Le CPF ? C’est ce compte personnel de formation pour lequel un dispositif de financement public cotise chaque fois que vous travaillez (dans le secteur privé). Par exemple, pour un an de salariat à temps plein, votre compte est crédité de 24 heures par l’Etat. Le cumul de ces heures est ensuite convertible en euros. Euros que vous pourrez utiliser pour vous former auprès d’une sélection d’établissements « éligibles ». Et dans cette liste figurent très clairement des formations en dropshipping.
Pôle Emploi également impliqué
Mais ce n’est pas tout : vous pouvez aussi bénéficier de formations via Pôle Emploi. Pour vaincre le chômage, quoi de mieux qu’une reconversion en dropshipping ? Pôle Emploi peut vous rediriger vers quelques-uns de leurs partenaires et, même, faire le pont. Un véritable apporteur d’affaires !
Le problème sous-jacent à cette quasi-incitation au dropshipping réside notamment dans les critères généraux d’éligibilité de ces structures. En effet, c’est uniquement la loi du marché de l’emploi qui décide de la pertinence des candidatures. En d’autres termes, il suffit que ces formations servent la sacro-sainte relance de l’économie et, au passage, aident à faire baisser la courbe du chômage, pour gagner leur grade au sein de l’institution ! Et pour l’instant, le dropshipping est considéré par défaut comme un bon élève selon l’établissement public qui lui affiche un taux de retour à l’emploi plutôt satisfaisant. Il n’en faudra pas plus pour en convaincre certains de se lancer…
À la question de savoir pourquoi le web francophone est inondé de fausses boutiques revendant des produits chinois de 10 à 100 fois le prix réel, il faut regarder du côté des institutions publiques qui offrent de la légitimité à ce business mortifère pour l’économie locale comme pour l’environnement. Le phénomène étant peu étudié, voire carrément ignoré, il reste difficile de mesurer combien d’emplois réels sont détruits par le dropshipping chinois chaque année en France.
Conclusion : le dropshipping est-il en train de disparaître ou de renaître ?
Heureusement, si l’affiliation à Pôle Emploi ou au CPF représente un atout de taille pour les formateurs en dropshipping et, par voie de conséquence, pour le dropshipping en général, ces stages sont de plus en plus collectivement dénoncés et ne jouissent plus des mêmes ferveurs qu’à leurs débuts. Les autorités – souffrant parfois d’un gap de générations – ne peuvent plus ignorer aujourd’hui la problématique. Toutefois, il est difficile de mesurer à l’heure actuelle le véritable succès de ces offres, notamment via les structures et administrations publiques. Un point dangereusement flou qui s’ajoute à l’absence de cadre législatif clair sur la question spécifique du dropshipping, dont les premières victimes sont : nos rapports humains, nos perspectives en tant que société, les tentatives de contre-modèles plus écologiques et éthiques en développement, les véritables métiers de la création et de l’artisanat et notre écosystème.

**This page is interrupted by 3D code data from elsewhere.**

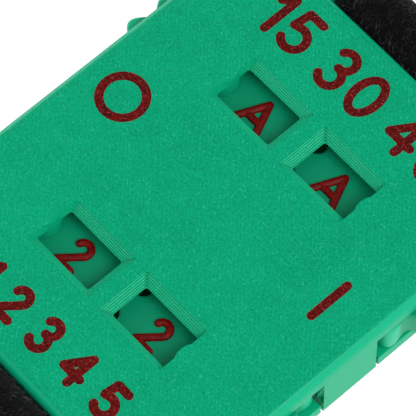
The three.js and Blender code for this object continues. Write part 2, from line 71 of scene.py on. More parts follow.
def placeCamera(view):
    # Azimuth 0 looks along +Y, and the roll turns the camera about its own line of sight
    azimuth, elevation, roll = (math.radians(view[k]) for k in ("azimuth", "elevation", "roll"))
    back = Vector((math.sin(azimuth) * math.cos(elevation),
                   -math.cos(azimuth) * math.cos(elevation), math.sin(elevation)))
    right = Vector((math.cos(azimuth), math.sin(azimuth), 0))
    up = back.cross(right)
    rolledRight = right * math.cos(roll) + up * math.sin(roll)
    rolledUp = up * math.cos(roll) - right * math.sin(roll)
    data = bpy.data.cameras.new("photoView")
    data.sensor_width = view["sensorWidth"]
    data.lens = view["pixelsPerMm"] * view["distance"] / view["pictureWidth"] * data.sensor_width
    data.clip_end = view["clipEnd"]
    camera = bpy.data.objects.new("photoView", data)
    turn = Matrix((rolledRight, rolledUp, back)).transposed().to_4x4()
    place = (Vector(view["target"]) + back * view["distance"]) * mm
    camera.matrix_world = Matrix.Translation(place) @ turn
    scene.collection.objects.link(camera)
    scene.camera = camera


placeCamera(photoCamera)
print("camera placed")


# Shader maths
class Wire:
    # A socket that takes arithmetic: every operator adds one Math node
    def __init__(self, recipe, socket):
        self.recipe, self.socket = recipe, socket

    def maths(self, operation, *others):
        sockets = dict(enumerate((self,) + others))
        return self.recipe.add("ShaderNodeMath", {"operation": operation}, sockets)

    def __add__(self, other):
        return self.maths("ADD", other)

    def __sub__(self, other):
        return self.maths("SUBTRACT", other)

    def __rsub__(self, other):
        return self.recipe.add("ShaderNodeMath", {"operation": "SUBTRACT"}, {0: other, 1: self})

    def __mul__(self, other):
        return self.maths("MULTIPLY", other)

    def __truediv__(self, other):
        return self.maths("DIVIDE", other)

    def __gt__(self, other):
        return self.maths("GREATER_THAN", other)

    __radd__ = __add__
    __rmul__ = __mul__

    def clamped(self):
        return self.recipe.add("ShaderNodeClamp", {}, {"Value": self})

    def between(self, low, high):
        # 0 below low, 1 above high, smooth in between
        return self.recipe.add("ShaderNodeMapRange", {"interpolation_type": "SMOOTHSTEP"},
                               {"Value": self, "From Min": low, "From Max": high})


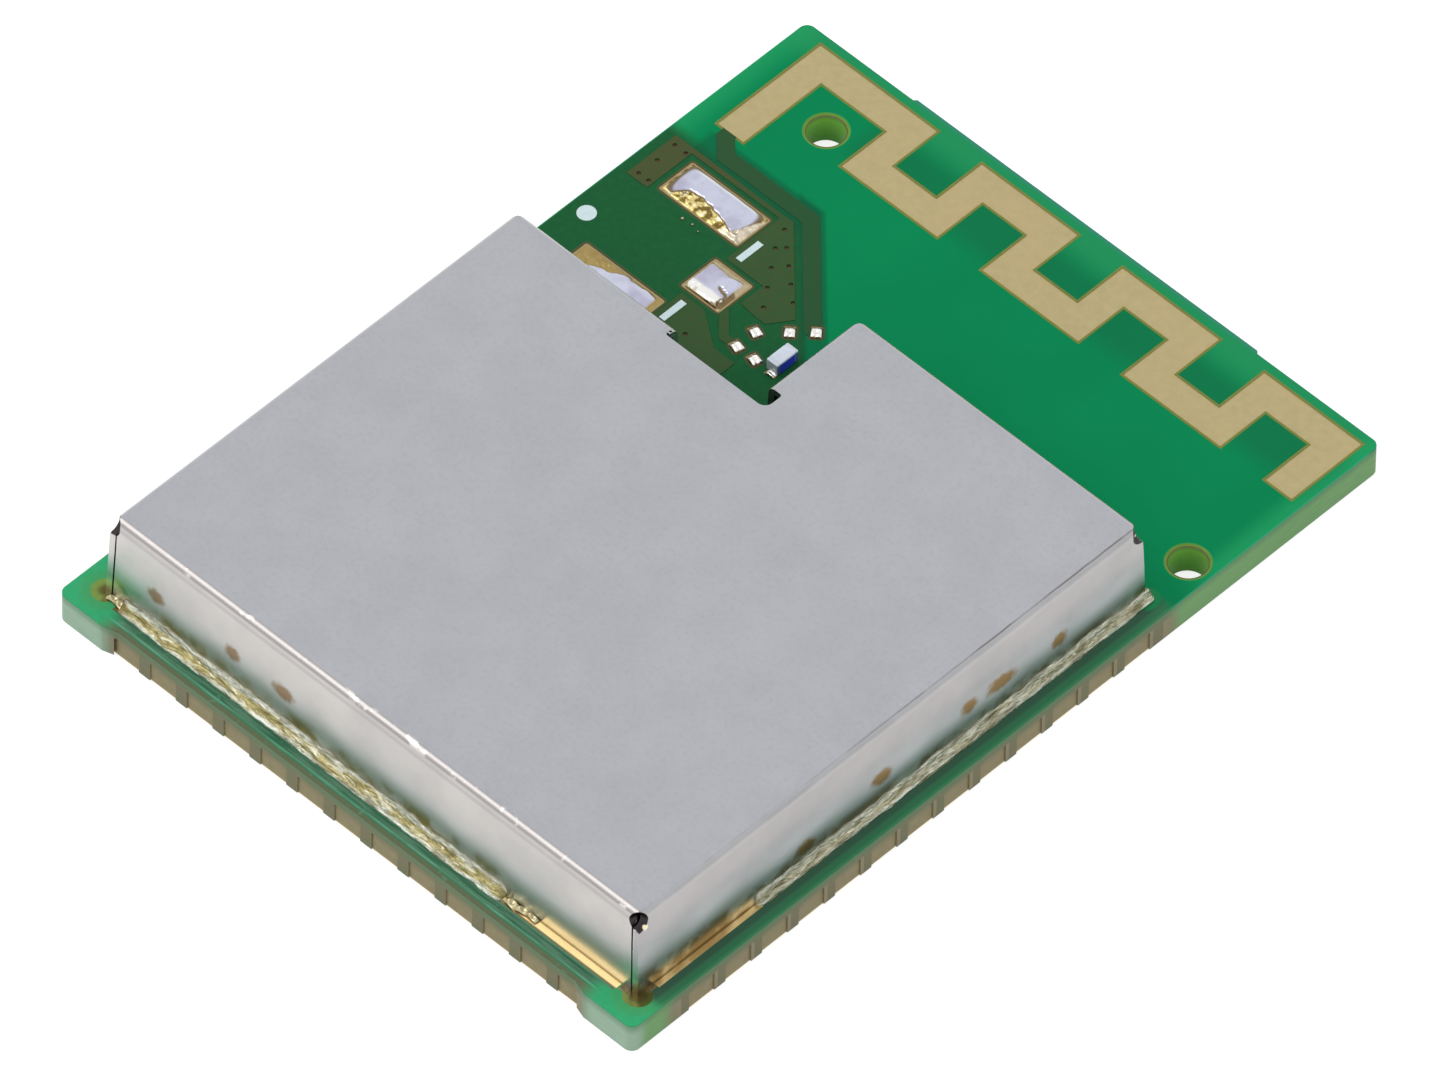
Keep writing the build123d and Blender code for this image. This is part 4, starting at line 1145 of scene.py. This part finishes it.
def floor():
    """A pale floor that the object's shadow falls on. Seen directly or in a reflection it is
    mostly its own white, so that it stays pale."""
    mesh = bpy.data.meshes.new("floor")
    half, level = 0.6, -0.02 * MM
    corners = [(-half, -half, level), (half, -half, level), (half, half, level), (-half, half, level)]
    mesh.from_pydata(corners, [], [(0, 1, 2, 3)])
    thing = bpy.data.objects.new("floor", mesh)
    bpy.context.scene.collection.objects.link(thing)
    material = bpy.data.materials.new("floor")
    material.use_nodes = True
    tree = material.node_tree
    shader = tree.nodes["Principled BSDF"]
    shader.inputs["Base Color"].default_value = (0.4, 0.4, 0.4, 1)
    shader.inputs["Roughness"].default_value = 0.9
    shader.inputs["Specular IOR Level"].default_value = 0.0
    shader.inputs["Emission Color"].default_value = (1, 1, 1, 1)
    tree.links.new(brightness(tree, 0.0, 0.78), shader.inputs["Emission Strength"])
    mesh.materials.append(material)


def world():
    """White seen directly or in metal, and a little less for the light on everything else."""
    sky = bpy.data.worlds.new("studio")
    bpy.context.scene.world = sky
    sky.use_nodes = True
    tree = sky.node_tree
    background = tree.nodes["Background"]
    background.inputs["Color"].default_value = (1, 1, 1, 1)
    tree.links.new(brightness(tree, 0.9, 1.0), background.inputs["Strength"])


def softbox(name, towards, size, distance, power):
    """A square lamp in that direction from the module, facing it."""
    lamp = bpy.data.lights.new(name, "AREA")
    lamp.shape = "SQUARE"
    lamp.size = size
    lamp.energy = power
    thing = bpy.data.objects.new(name, lamp)
    direction = Vector(towards).normalized()
    thing.location = direction * distance
    thing.rotation_euler = direction.to_track_quat("Z", "Y").to_euler()
    bpy.context.scene.collection.objects.link(thing)


def camera():
    """The photograph's viewpoint: a long lens from the front right, 49.5 degrees up."""
    azimuth, elevation, roll = (math.radians(a) for a in (43.576, 49.49, 0.985))
    distance = 0.5568
    target = Vector((-0.057, 0.014, 0)) * MM
    across = Vector((math.cos(azimuth), math.sin(azimuth), 0))
    flat = math.cos(elevation)
    view = Vector((-math.sin(azimuth) * flat, math.cos(azimuth) * flat, -math.sin(elevation)))
    up = across.cross(view)
    across, up = (
        across * math.cos(roll) + up * math.sin(roll),
        up * math.cos(roll) - across * math.sin(roll),
    )
    lens = bpy.data.cameras.new("camera")
    lens.sensor_width = 36
    lens.lens = 720.2
    lens.clip_start = 0.01
    thing = bpy.data.objects.new("camera", lens)
    axes = Matrix((across, up, -view)).transposed()
    thing.matrix_world = Matrix.Translation(target - view * distance) @ axes.to_4x4()
    bpy.context.scene.collection.objects.link(thing)
    bpy.context.scene.camera = thing


floor()
world()
softbox("key", (-0.45, -0.36, 0.82), 0.25, 0.5, 0.45)
camera()
bpy.context.scene.view_settings.view_transform = "Standard"
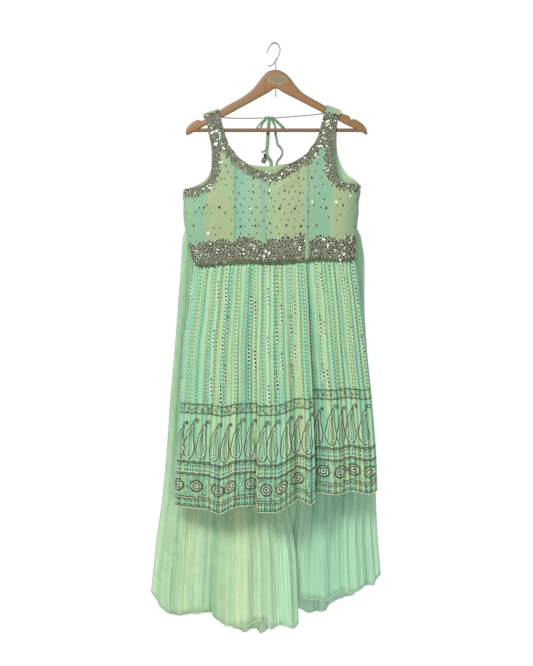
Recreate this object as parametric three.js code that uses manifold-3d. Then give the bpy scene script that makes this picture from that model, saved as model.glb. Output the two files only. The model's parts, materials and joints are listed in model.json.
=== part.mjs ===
// A palazzo suit on a wooden hanger: a sleeveless, gathered kurta with wide palazzo trousers behind it.
// Millimetres, +Z up, -Y to the front. The origin is the inside top of the hook, where the suit hangs.

import * as THREE from "three";
import Module from "manifold-3d";
import { mergeVertices } from "three/addons/utils/BufferGeometryUtils.js";

const wasm = await Module();
wasm.setup();

// Cloth and seams
const clothThickness = 2;
const seamGap = 0.3;
const beadworkThickness = 1.4;

// Kurta
const armholeBand = 17;
const neckBand = 20;
const waistBandRise = 50;
const frontGathers = 40;
const backGathers = 26;
const gatherDepth = 3;
const seamShare = 0.69;          // where the crease seam stands, across the front skirt

// Palazzo
const waistbandTop = -406;
const waistbandHeight = 29;
const legPleats = 14;
const legPleatDepth = 6;
const liningInset = 6;           // the lining stands this far inside the leg's smooth outer face

// Hanger
const woodHalf = 6;
const barRadius = 4.5;
const barZ = -212.8;
const wireRadius = 1.5;

const group = new THREE.Group();

function material(color, roughness, metalness = 0) {
  return new THREE.MeshStandardMaterial({ color, roughness, metalness });
}
const georgette = material(0x9cc3a0, 0.8);
const georgetteSheer = material(0xaecfaf, 0.75);
const liningCloth = material(0xb7d8b5, 0.7);
const beadwork = material(0x7b8166, 0.4, 0.3);
const wood = material(0x9b7850, 0.5);
const steel = material(0xb9bdb8, 0.3, 1);

function add(name, geometry, finish) {
  const mesh = new THREE.Mesh(geometry, finish);
  mesh.name = name;
  group.add(mesh);
  return mesh;
}

const mix = (a, b, t) => a + (b - a) * t;
const clamp = (t) => Math.min(1, Math.max(0, t));
const ease = (t) => clamp(t) ** 2 * (3 - 2 * clamp(t));

// A quarter ellipse's rise from 0 to 1, for walls that turn round to a side seam.
const turn = (t) => Math.sqrt(1 - (1 - clamp(t)) ** 2);

// The value of one column between a table's rows: a cubic that doesn't overshoot them.
function read(table, key, column, at) {
  const ascending = table[1][key] > table[0][key];
  const rows = ascending ? table : [...table].reverse();
  const last = rows.length - 1;
  if (at <= rows[0][key]) return rows[0][column];
  if (at >= rows[last][key]) return rows[last][column];
  let i = 0;
  while (rows[i + 1][key] < at) i += 1;
  const rise = (k) => (rows[k + 1][column] - rows[k][column]) / (rows[k + 1][key] - rows[k][key]);
  const tangent = (k) => {
    if (k === 0 || k === last) return rise(Math.min(k, last - 1));
    const [before, after] = [rise(k - 1), rise(k)];
    return before * after <= 0 ? 0 : (2 * before * after) / (before + after);
  };
  const step = rows[i + 1][key] - rows[i][key];
  const t = (at - rows[i][key]) / step;
  return (1 + 2 * t) * (1 - t) ** 2 * rows[i][column] + t * (1 - t) ** 2 * step * tangent(i)
    + t * t * (3 - 2 * t) * rows[i + 1][column] - t * t * (1 - t) * step * tangent(i + 1);
}

// One closed wall from two grids of points, outer and inner, with the four rims between them.
function wallGeometry(outer, inner, flip) {
  const columns = outer.length;
  const rows = outer[0].length;
  const positions = [];
  for (const grid of [outer, inner]) {
    for (const column of grid) for (const p of column) positions.push(p.x, p.y, p.z);
  }
  const id = (side, i, j) => (side * columns + i) * rows + j;
  const index = [];
  const quad = (a, b, c, d) => {
    if (flip) index.push(a, c, b, a, d, c);
    else index.push(a, b, c, a, c, d);
  };
  for (let i = 0; i < columns - 1; i += 1) {
    for (let j = 0; j < rows - 1; j += 1) {
      quad(id(0, i, j), id(0, i + 1, j), id(0, i + 1, j + 1), id(0, i, j + 1));
      quad(id(1, i, j), id(1, i, j + 1), id(1, i + 1, j + 1), id(1, i + 1, j));
    }
    quad(id(0, i, 0), id(1, i, 0), id(1, i + 1, 0), id(0, i + 1, 0));
    quad(id(0, i, rows - 1), id(0, i + 1, rows - 1), id(1, i + 1, rows - 1), id(1, i, rows - 1));
  }
  for (let j = 0; j < rows - 1; j += 1) {
    quad(id(0, 0, j), id(0, 0, j + 1), id(1, 0, j + 1), id(1, 0, j));
    quad(id(0, columns - 1, j), id(1, columns - 1, j), id(1, columns - 1, j + 1), id(0, columns - 1, j + 1));
  }
  const geometry = new THREE.BufferGeometry();
  geometry.setAttribute("position", new THREE.Float32BufferAttribute(positions, 3));
  geometry.setIndex(index);
  geometry.computeVertexNormals();
  return geometry;
}

// A panel of cloth. place(u, v) is its smooth outer surface and lift(u, v) its folds, outward from it.
// facing is -1 for a panel that faces the front and 1 for one that faces the back.
function panel(name, finish, { columns, rows, place, lift = () => 0, facing, thickness = clothThickness }) {
  const step = 1e-6;
  const point = (u, v) => new THREE.Vector3(...place(u, v));
  const normalAt = (u, v) => {
    const du = point(Math.min(1, u + step), v).sub(point(Math.max(0, u - step), v));
    const dv = point(u, Math.min(1, v + step)).sub(point(u, Math.max(0, v - step)));
    return du.cross(dv).normalize();
  };
  const flip = normalAt(0.5, 0.5).y * facing < 0;
  const normals = columns.map((u) => rows.map((v) => normalAt(u, v).multiplyScalar(flip ? -1 : 1)));
  const smooth = columns.map((u) => rows.map((v) => point(u, v)));
  const outer = smooth.map((column, i) => column.map((p, j) => p.clone()
    .addScaledVector(normals[i][j], lift(columns[i], rows[j]))));
  const inner = outer.map((column, i) => column.map((p, j) => p.clone()
    .addScaledVector(normals[i][j], -thickness)));
  add(name, wallGeometry(outer, inner, flip), finish);
  return { smooth, outer, normals, flip };
}

// Beadwork on a panel: a thin skin made from the panel's own points, moved out level.
function skin(name, under, [fromColumn, toColumn], [fromRow, toRow]) {
  const raised = (height) => under.outer.slice(fromColumn, toColumn + 1).map((column, i) => column
    .slice(fromRow, toRow + 1)
    .map((p, j) => {
      const out = under.normals[fromColumn + i][fromRow + j].clone().setZ(0).normalize();
      return p.clone().addScaledVector(out, height);
    }));
  add(name, wallGeometry(raised(seamGap + beadworkThickness), raised(seamGap), under.flip), beadwork);
}

const spread = (count) => Array.from({ length: count + 1 }, (_, i) => i / count);

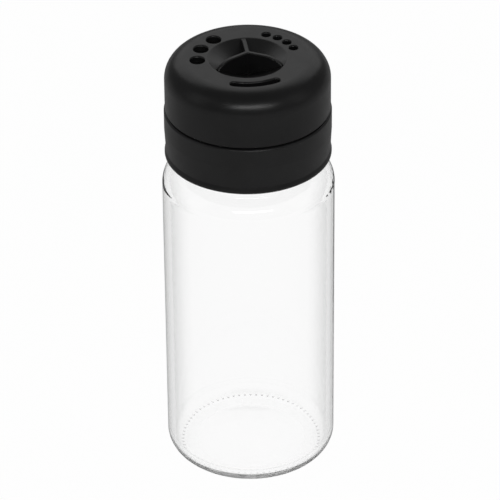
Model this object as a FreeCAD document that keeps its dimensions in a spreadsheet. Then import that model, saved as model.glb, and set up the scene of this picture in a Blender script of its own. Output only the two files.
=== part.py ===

En résumé, à force de laisser courir cette quasi-fraude systématisée, ne risquons-nous pas de finir piégés dans un paradigme tristement polarisé avec, d’un côté du globe, toute la fabrication industrielle de nos produits et, de l’autre, des spéculations permanentes sur ces mêmes produits, dans un business-monde virtuel, déconnecté des savoir-faire, quoiqu’appliqué à se servir de cette image pour vendre, toujours plus fort, toujours plus de vide. En tuant les derniers artisans, les commerces de proximité, les petits indépendants et entrepreneurs français, ce business prédateur sous perfusion d’État nous prive de nos dernières chances de relever la barre devant la crise écologique. Contre cette potentialité dystopique, refusons le dropshipping et ce qui l’alimente.
Un des moyens de se protéger, en tant que consommateur, est de faire appel à une application de détection des dropshippings : comme Captain Drop. Une autre est de favoriser le plus possible les commerces de proximité, éthiques et fiables. Enfin, il est de notre responsabilité à tous d’alerter les responsables politiques et décideurs afin qu’un cadre légal soit enfin appliqué au dropshipping de manière à limiter ses dérives et le nombre de ses victimes.
S.H.
Disclaimer : La communauté des dropshippers estime – pour se défendre – qu’il existerait un « bon dropshipping » et les autres. Malheureusement, en dépit de nos recherches, nous n’avons pas trouvé un seul exemple concret de e-boutique modérée lors de notre enquête. L’écrasante majorité fait de la simple revente chinoise en explosant les prix et en mentant sur l’origine des produits. Par ailleurs, la fraude à la TVA dans le domaine est astronomique. 98% des vendeurs ne seraient tout simplement pas déclarés à la TVA. Nous ne considérons évidemment pas ici le localshipping (livraison directe via des producteurs locaux) comme faisant partie de cette communauté. Le dropshipping popularisé se fonde systématiquement sur le souhait de générer des profits importants en peu de temps en parasitant un autre vendeur déjà existant dont les produits sont déjà disponibles aux consommateurs. C’est l’enrobage, le mensonge et la perfidie du modèle fondé sur la manipulation du consommateur qui constituent le plus souvent la fraude.